Dua orang dengan rasa sakit itu kemudian setuju, untuk sama-sama sembuh dan mencari obat bagi rasa sakitnya masing-masing. Obat yang akhirnya mereka tebus dengan nama…cinta.
***
Sebelumnyam saya menyebutkan bahwa novel Bristol menjadi salah satu novel 2016 yang harus difilmkan. Reviewnya bisa kamu baca di sini. Namun setelah membaca The Architecture of Love, saya bulatkan tekat bahwa novel ini juga harus difilmkan. Saya bukannya ingin melihat visualisasi River atau Raia—seperti kebanyakan orang, namun saya lebih tertarik bagaimana visualisasi dari setiap tempat yang mereka jelajahi berdua. Central Park, Public Library,Whispering Galery dan masih banyak lagi. Bagi saya, setiap tempat mempunyai ‘nyawa’ tersendiri dalam membangun kisah di novel ini.
Dengan membaca novel ini, saya jadi paham, bahwa obat berbagai macam penyakit yang berasal dari hati, adalah orang itu sendiri. Saya banyak belajar dari Raia, yang meskipun sempat kehilangan arah dalam menulis, ia melangkah maju untuk kembali mendapatkan ritme dalam menulis.
Dari River saya juga belajar, bahwa tenggelam dalam masa lalu itu syahdu, tapi hidup harus tetap maju. Dan River memilih menanggalkan kaus kaki hijaunya dan berusaha melepaskan masa lalunya, tanpa sedikitpun melupakan. Ternyata, cowok kalau galau seperti itu…

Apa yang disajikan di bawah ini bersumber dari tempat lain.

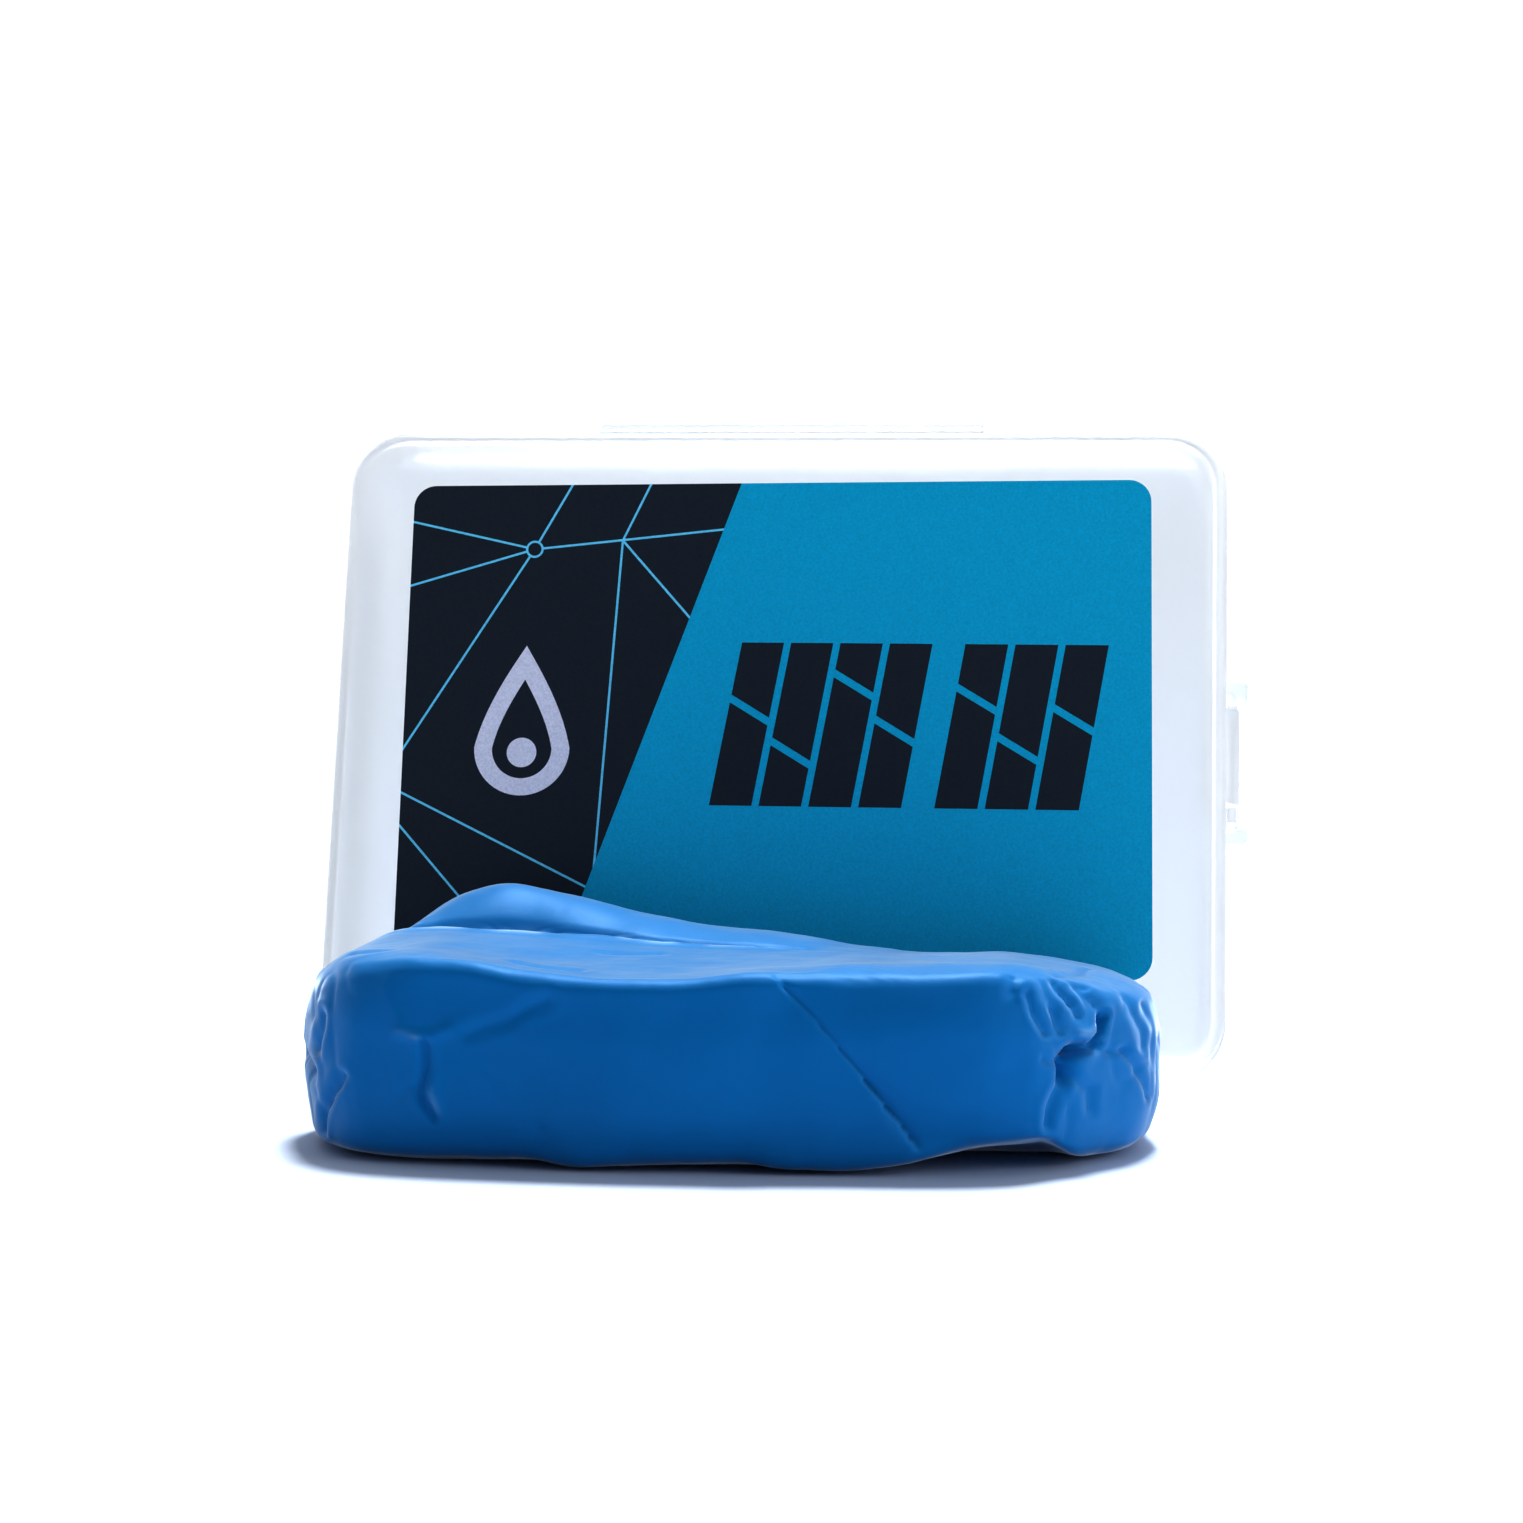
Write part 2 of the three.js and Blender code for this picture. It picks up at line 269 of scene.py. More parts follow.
def edge_arc(inset, depth, radius, start, turn, steps=8):
    """A quarter circle about a profile point, from `start` quarter turns on."""
    angles = [(start + turn * step / steps) * math.pi / 2 for step in range(steps + 1)]
    return [(inset + radius * math.cos(a), depth + radius * math.sin(a)) for a in angles]


def case_box(name, low, high, bevel=0.15):
    size = [b - a for a, b in zip(low, high)]
    outline = [(low[0], low[1]), (high[0], low[1]), (high[0], high[1]), (low[0], high[1])]
    piece = prism(name, outline, size[2], bevel)
    piece.data.transform(Matrix.Translation((0, 0, low[2])))
    return piece


def latch_profile(name, points, length, bevel=0.12):
    """A polygon of (depth, out) points, as long as the latch is, centred on it."""
    piece = prism(name, points, length, bevel)
    turn = Matrix(((0, 0, 1, -length / 2), (1, 0, 0, 0), (0, 1, 0, 0), (0, 0, 0, 1)))
    piece.data.transform(turn)
    return piece


def into_case(piece, place):
    """Moves a mesh drawn in the latch's frame into the case's frame."""
    piece.data.transform(CASE.inverted() @ place)
    return piece


def hinge_leaf(name, low_depth):
    top = CASE_HEIGHT / 2
    low = (-HINGE_WIDTH / 2, low_depth, top - WALL / 2)
    return case_box(name, low, (HINGE_WIDTH / 2, low_depth + LEAF_THICKNESS, top + LEAF_OUT))


def gusset(side):
    """A wedge behind one end of the tray's hinge leaf."""
    root = TRAY_START + LEAF_THICKNESS / 2
    end = root + GUSSET_LENGTH
    outline = [(root, -WALL / 2), (end, -WALL / 2), (end, 0.1), (root, LEAF_OUT - 0.3)]
    piece = latch_profile("gusset", outline, GUSSET_THICKNESS, 0.1)
    x = side * (HINGE_WIDTH - GUSSET_THICKNESS) / 2
    piece.data.transform(Matrix.Translation((x, 0, CASE_HEIGHT / 2)))
    return piece


def thumb_tab():
    """The tab that the lid is pulled open by, and that the case stands on."""
    outline = rounded_rectangle(TAB_WIDTH, 2 * TAB_OUT, TAB_CORNER_RADIUS, 6)
    root = [(TAB_WIDTH / 2, WALL / 2), (-TAB_WIDTH / 2, WALL / 2)]
    lower = left_to_right([(x, y) for x, y in outline if y < 0])
    piece = prism("tab", root + lower, TAB_THICKNESS)
    turn = Matrix(((1, 0, 0, 0), (0, 0, -1, LID_END), (0, 1, 0, -CASE_HEIGHT / 2), (0, 0, 0, 1)))
    piece.data.transform(turn)
    return piece


def left_to_right(points):
    """Orders a tab's lower edge: down its left corner, along, and up its right corner."""
    return sorted(points, key=lambda point: (round(point[0], 6), -point[1] if point[0] < 0 else point[1]))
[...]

Well, River…Raia…terima kasih telah membagikan kisah kalian. Kisah seru dan syahdu di sudut-sudut New York yang mungkin hanya saya hafal Madison Avenue-nya itu.
Yang paling penting, novel ini bebas typo. Sehingga membuat pembaca yang riwil—seperti saya, jadi sepenuhnya fokus ke dalam cerita. Tenggelam dengan kisah-kisah River dan Raia.
Saya sempat merutuki diri saya karena tanpa sadar, saya sudah menghabiskan kisah mereka berdua hanya dengan sekali duduk. Ah, kenapa sih cepat habis? Padahal novel ini tidak bisa dibilang tipis juga kan…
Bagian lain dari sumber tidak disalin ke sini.